Egejuru too mentioned areas of road rehabilation and said the short-lived administration had started massive road rehabilitation. “If there is no road, business cannot take roots in Imo State. Let the roads be fixed. FERMA is not doing anything in Imo State. They can tackle Onitsha Road. FERMA merely does shabby thing at bad spots and disappear. Before one month, it washes off.

“It is difficult for an investor with good vehicles to enter the state and before one month, the vehicles go bad and drivers capitalise on that to cheat. If road is very bad, you cannot time your drivers.

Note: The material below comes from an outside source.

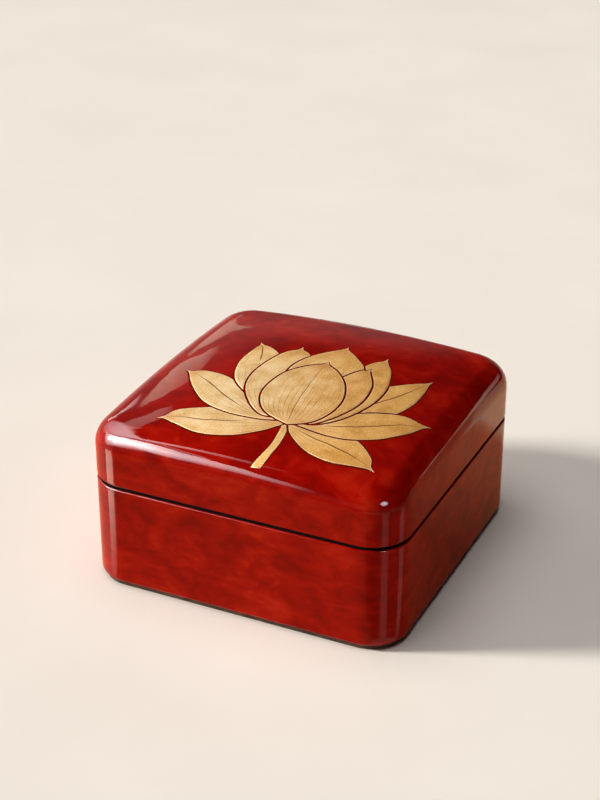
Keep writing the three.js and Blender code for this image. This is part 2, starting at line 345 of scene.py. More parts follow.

“Regulations, laws, due process: In Imo State, there is no rule. People have ugly experiences from touts. It’s a state of pure touting. People barge in and shout at you demanding for money. They demand it like robbery. There is need for a formal notice and time gap to ask questions. There should be communication between businesses and the tax agencies. Any person can come with shabby papers to demand taxes and levies. That is the nature of the state. They mount the roads and shabbily collect tax. One way: They put very small signs in remote corners and wait to arrest motorists. There ought to be big boards plus sensitisation so that people would know what to do.

“Engagements: The economy of Imo State did not move ahead because there was no engagement system between the OPS and the government. There was a time the governor called for a meeting and he said something about the Onitsha Road industrial layout and plans to revoke lands there. The OCCIMA wrote back to ask him to hold on and follow due processes.

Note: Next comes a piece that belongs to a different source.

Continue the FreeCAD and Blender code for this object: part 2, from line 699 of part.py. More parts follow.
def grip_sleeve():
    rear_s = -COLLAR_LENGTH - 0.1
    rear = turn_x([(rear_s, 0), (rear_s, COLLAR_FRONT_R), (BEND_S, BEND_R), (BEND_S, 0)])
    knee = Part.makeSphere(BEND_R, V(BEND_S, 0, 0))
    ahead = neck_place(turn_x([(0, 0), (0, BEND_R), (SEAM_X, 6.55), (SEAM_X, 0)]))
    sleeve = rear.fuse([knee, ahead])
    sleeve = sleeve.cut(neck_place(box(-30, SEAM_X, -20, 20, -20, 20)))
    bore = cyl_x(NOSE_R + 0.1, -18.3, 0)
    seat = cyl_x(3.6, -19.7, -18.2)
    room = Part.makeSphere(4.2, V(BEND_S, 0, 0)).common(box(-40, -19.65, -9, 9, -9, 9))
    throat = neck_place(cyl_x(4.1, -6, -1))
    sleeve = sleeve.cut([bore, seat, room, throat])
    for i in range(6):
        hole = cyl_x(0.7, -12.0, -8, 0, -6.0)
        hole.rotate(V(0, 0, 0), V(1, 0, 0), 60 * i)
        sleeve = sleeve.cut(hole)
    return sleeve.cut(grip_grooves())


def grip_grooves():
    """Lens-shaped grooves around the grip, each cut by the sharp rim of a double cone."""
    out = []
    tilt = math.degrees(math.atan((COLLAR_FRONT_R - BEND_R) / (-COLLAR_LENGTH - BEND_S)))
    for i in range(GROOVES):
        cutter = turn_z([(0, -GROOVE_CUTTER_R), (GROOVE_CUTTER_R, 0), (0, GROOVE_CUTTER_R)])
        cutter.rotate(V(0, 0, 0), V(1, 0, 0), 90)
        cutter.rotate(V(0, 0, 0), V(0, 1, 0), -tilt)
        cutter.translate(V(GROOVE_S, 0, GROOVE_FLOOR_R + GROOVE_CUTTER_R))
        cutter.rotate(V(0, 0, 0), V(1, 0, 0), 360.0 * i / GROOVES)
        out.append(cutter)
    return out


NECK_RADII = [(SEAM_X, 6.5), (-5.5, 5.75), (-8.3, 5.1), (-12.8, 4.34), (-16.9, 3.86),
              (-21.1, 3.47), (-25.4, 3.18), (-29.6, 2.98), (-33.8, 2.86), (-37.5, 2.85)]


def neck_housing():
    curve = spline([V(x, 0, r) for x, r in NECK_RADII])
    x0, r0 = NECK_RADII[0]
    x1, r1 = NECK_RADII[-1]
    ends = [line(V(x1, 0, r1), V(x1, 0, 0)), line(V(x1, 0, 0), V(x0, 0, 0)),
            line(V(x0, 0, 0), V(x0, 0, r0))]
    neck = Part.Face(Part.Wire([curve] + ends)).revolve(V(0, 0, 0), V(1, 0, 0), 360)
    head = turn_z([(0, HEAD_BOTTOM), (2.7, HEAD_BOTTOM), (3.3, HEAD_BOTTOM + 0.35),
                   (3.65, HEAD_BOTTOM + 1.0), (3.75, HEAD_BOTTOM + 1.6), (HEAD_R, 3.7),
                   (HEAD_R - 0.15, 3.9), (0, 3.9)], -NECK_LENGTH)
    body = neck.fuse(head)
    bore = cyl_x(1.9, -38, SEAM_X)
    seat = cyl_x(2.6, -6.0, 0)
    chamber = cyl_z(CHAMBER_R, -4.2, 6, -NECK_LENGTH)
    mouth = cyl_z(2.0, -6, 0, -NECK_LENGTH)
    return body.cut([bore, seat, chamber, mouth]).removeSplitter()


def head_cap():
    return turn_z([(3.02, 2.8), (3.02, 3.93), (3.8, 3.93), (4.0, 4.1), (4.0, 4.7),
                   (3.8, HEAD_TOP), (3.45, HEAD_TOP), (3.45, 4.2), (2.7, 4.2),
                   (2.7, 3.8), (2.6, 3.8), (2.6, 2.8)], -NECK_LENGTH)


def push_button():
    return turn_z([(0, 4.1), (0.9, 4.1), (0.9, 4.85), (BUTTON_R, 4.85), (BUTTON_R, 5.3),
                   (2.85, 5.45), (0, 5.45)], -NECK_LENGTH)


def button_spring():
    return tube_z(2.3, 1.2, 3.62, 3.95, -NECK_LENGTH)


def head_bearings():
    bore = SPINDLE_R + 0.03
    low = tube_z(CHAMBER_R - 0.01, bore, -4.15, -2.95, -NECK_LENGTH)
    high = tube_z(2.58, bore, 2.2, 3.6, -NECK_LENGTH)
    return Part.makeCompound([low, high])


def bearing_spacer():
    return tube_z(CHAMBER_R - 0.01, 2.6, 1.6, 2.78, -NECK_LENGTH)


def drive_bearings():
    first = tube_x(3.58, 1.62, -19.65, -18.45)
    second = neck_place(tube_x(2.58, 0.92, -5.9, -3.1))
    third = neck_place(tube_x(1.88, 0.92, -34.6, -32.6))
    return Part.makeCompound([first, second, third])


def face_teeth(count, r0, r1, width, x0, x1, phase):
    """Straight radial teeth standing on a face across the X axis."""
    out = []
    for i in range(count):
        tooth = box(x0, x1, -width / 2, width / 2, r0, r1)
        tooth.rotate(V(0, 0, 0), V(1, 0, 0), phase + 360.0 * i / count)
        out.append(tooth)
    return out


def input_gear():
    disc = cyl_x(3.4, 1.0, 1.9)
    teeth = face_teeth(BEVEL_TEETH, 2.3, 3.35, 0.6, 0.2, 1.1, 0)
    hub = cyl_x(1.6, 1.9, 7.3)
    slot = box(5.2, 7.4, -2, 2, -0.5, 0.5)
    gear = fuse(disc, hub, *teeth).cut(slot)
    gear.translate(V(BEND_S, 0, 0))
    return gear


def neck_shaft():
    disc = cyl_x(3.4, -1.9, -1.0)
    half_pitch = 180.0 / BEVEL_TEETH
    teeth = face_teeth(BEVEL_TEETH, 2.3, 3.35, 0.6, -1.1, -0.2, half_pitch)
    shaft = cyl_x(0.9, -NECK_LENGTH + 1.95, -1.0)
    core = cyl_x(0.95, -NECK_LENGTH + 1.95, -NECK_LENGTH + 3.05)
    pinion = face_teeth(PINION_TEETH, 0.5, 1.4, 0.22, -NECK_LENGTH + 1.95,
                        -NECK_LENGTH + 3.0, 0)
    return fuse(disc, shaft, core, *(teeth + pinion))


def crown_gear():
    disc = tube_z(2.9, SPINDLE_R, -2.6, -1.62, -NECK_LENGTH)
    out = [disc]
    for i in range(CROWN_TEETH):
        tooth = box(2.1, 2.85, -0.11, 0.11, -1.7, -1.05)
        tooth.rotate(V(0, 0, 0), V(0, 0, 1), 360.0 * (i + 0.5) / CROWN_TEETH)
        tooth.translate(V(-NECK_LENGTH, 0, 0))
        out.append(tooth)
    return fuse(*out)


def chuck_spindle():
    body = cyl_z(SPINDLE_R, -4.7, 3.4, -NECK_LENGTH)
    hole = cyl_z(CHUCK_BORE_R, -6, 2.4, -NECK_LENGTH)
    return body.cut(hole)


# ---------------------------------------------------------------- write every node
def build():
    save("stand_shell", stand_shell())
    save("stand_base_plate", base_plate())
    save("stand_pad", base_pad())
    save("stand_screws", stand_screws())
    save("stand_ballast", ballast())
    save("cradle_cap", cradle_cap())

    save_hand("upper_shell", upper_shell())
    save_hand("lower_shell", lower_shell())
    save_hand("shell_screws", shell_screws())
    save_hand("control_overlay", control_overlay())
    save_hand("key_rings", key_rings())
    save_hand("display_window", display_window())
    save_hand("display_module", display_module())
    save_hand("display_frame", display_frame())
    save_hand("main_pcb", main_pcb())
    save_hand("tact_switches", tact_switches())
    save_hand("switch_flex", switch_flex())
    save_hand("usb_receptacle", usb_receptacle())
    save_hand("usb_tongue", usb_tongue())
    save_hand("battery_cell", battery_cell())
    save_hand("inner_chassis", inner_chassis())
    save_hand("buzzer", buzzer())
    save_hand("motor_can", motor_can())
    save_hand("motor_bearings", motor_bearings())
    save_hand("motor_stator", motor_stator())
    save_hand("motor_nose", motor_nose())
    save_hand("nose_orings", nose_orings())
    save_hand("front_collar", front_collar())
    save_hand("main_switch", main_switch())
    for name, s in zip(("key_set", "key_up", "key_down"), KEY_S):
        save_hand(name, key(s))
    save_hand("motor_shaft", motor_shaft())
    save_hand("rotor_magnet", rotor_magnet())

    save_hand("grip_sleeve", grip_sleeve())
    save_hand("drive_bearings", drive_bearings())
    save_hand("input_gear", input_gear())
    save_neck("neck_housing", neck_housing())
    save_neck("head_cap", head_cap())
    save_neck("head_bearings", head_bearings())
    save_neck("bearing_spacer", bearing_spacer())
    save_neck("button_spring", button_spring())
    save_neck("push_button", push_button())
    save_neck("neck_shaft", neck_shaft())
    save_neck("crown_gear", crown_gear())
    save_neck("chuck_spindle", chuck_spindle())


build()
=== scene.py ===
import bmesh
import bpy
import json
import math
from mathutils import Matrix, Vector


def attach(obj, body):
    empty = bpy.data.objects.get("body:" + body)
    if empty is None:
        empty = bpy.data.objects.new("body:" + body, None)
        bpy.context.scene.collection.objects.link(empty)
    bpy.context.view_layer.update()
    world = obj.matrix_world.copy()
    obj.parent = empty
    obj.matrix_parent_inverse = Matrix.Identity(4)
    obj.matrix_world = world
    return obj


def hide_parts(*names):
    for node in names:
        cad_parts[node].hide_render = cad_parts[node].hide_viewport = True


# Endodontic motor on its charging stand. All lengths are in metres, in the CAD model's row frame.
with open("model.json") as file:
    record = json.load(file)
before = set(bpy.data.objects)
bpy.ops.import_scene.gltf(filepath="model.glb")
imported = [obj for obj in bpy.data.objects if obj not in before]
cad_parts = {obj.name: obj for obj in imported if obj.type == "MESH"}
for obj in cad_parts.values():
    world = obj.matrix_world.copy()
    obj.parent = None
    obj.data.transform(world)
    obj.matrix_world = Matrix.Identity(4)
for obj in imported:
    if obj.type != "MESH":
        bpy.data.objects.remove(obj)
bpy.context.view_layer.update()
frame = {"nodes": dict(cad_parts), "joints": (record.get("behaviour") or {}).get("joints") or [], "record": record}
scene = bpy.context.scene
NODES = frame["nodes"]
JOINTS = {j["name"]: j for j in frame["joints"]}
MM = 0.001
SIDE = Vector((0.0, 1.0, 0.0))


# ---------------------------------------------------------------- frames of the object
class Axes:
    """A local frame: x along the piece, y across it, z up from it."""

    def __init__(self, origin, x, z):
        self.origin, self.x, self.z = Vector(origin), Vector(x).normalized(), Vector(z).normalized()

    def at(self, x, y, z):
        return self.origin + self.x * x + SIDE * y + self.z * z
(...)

“You don’t wake one morning to say you are taking over somebody’s land without stating the processes. The late president reminded the government of absence of access roads, no electricity, etc. Companies there usually closed down because of these. You don’t expect the businesses to keep losing. This kind of stopped the governor then. We are still pushing for the government to understand that people need to be motivated to do business. Any amount you want to collect, you make rules about it; why it is paid, how it is paid, who should collect it, accountability clauses, etc. We had expected more investors to come because of signals that things would be better.

“When new businesses come, make them come and register at the chamber so that we can have a proper channel to engage the government. Talks were going on with the government and we are telling people not to be discouraged hoping that Imo State would be better.

“Land administration: Land in Imo State in the past eight years, a lot of land papers were revoked and people’s lands were taken. These were discussed at the last forum and the governor made definite commitments on resolving those lands taken from you. Complaints were to be looked into. Compensations were to be paid in some cases for those that could not be returned. We held him by his words and we believed his words. The team working with him also helped to assure the OPS. The OPS needs reassurances on the various areas of difficulty.”